The Attorney General has raised a preliminary objection to these applications stating that the order in question constitutes an act of government (acte de gouvernement) and is thus not amenable to judicial review. The Attorney General stated that on 25th March 2013 a political agreement was reached with the Eurogoup with a view to preventing Cyprus’ bankruptcy. It was agreed inter alia that Laiki Bank be separated into a ‘good bank’ and a ‘bad bank’, and that all of the good bank’s assets be transferred to Bank of Cyprus along with Laiki’s Emergency Liquidity Assistance debt. It was also agreed that the €10 billion that would be lent to Cyprus would not be used for the rescue of Laiki Bank or Bank of Cyprus. The Eurogroup agreement, the Attorney General argued, is the result of the exercise of political power and all related acts that followed it are actes de gouvernement. In the alternative it was also argued that the relevant orders or acts were necessary for reaching future agreement on two international treaties involving the financing of the island. In other words, the Eurogroup agreement was an exercise of political power that would lead to two international treaties once the acts in question were implemented. As such he suggested that the order in question should be considered an acte de gouvernement.

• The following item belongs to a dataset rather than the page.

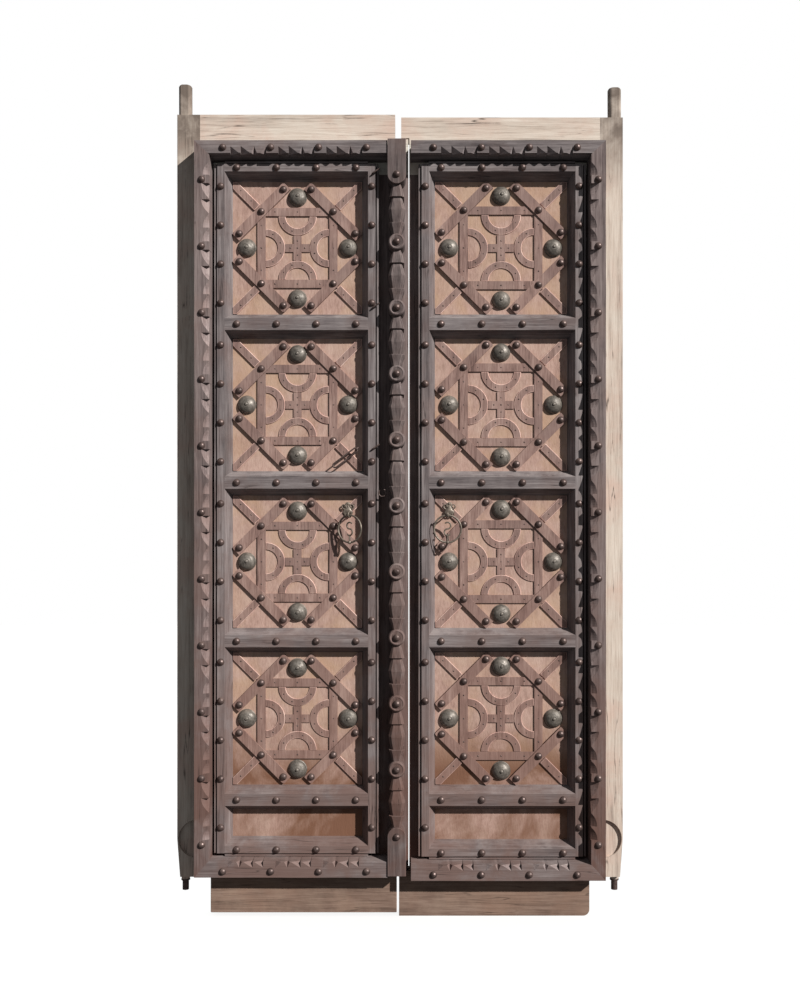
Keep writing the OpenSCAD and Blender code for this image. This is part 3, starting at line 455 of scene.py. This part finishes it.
upright_wood = wood_pair("upright carved wood", "z", **MAUVE)
level_wood = wood_pair("level carved wood", "x", **MAUVE)
grey_upright = wood_pair("grey upright wood", "z", 1.6, **GREY)
grey_level = wood_pair("grey level wood", "x", 1.6, **GREY)
strip_wood = wood_pair("cover strip wood", "z", 1.6, **deeper(MAUVE, 0.72))
pale_upright = wood_pair("bleached upright wood", "z", 1.2, stain=POST_HEAD, **PALE)
pale_level = wood_pair("bleached level wood", "x", 1.2, stain=MARGIN_FOOT, **PALE)
strap_wood = wood_pair("lattice wood", "z", 2.8, **STRAP)
tab_wood = wood_pair("dusty tab wood", "x", 1.3, **TAB)
panel_wood = wood("painted panel wood", "z", **PANEL)
iron = forged_iron("brown forged iron", (0.034, 0.022, 0.020), (0.092, 0.062, 0.056), (0.19, 0.135, 0.122),
                   (0.30, 0.215, 0.185), 0.5, 0.42, 0.5)
patina = forged_iron("grey green patina", (0.058, 0.050, 0.042), (0.132, 0.117, 0.100),
                     (0.25, 0.222, 0.195), (0.31, 0.26, 0.215), 0.45, 0.50, 0.35)
pull_iron = forged_iron("worn pull iron", (0.060, 0.048, 0.038), (0.165, 0.135, 0.108), (0.31, 0.26, 0.21),
                        (0.32, 0.25, 0.20), 0.3, 0.45, 0.4)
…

The Court, of its own initiative, also raised the issue of whether order 104/2013 constitutes a measure with individual effect or a general measure. The Attorney General argued that, as far as the applicants are concerned, it is a general measure, albeit with consequences on a very large number of individuals.

Lawyers for the applicants responded with a variety of arguments relating to both points. The following are some of the main arguments that were put forward to the Court:

  • The Eurogroup agreement is not an agreement. It is a series of demands that are addressed to the Republic of Cyprus.
  • The Eurogroup does not have international standing in and of itself. It is not a nation nor is it an international organization so as to be able to be a party to an international treaty. Acts or orders relating to an agreement with the Eurogroup thus cannot be considered actes de gouvernement.
  • One may not rely on the theory of actes de gouvernement in relation to international treaties that are to be agreed upon in the future.
  • The modern trend in the case law is to restrict the scope of orders that can constitute actes des gouvernement.
  • The Law and the Order do not state in their preamble that they are being legislated or implemented due to the Eurogroup Agreement, nor do they state that they constitute an acte de gouvernement.
  • The Order, even though addressed to Laiki, makes explicit mention to creditors that it affects. This, it was argued, shows that the order affects or targets specific individuals and is not of a general nature.
  • The law on which the order is based is in itself based on the European Commission’s proposal for a Directive for the recovery and resolution of credit institutions and investment firms. The said proposal, which should act as an interpretative tool for the Court, does not prohibit but rather provides for judicial review of such orders or decisions.

On 30th April 2013 the Attorney General delivered his response to the above arguments, essentially repeating the argument that the Eurogroup decision falls within the realm of politics and constitutes an acte de gouvernement. He clarified that though the Eurogroup agreement is not an international agreement, it is a political agreement on an international level. He argued that the Resolution Law, on which the decrees in question are based, constitutes the vehicle through which the Eurogroup agreement is implemented.

The Court has reserved its decision relating to the preliminary objections. The decision is expected within the next coming days. Michael Kyprianou & Co LLC will be closely following the relevant developments and will keep you updated on a regular basis.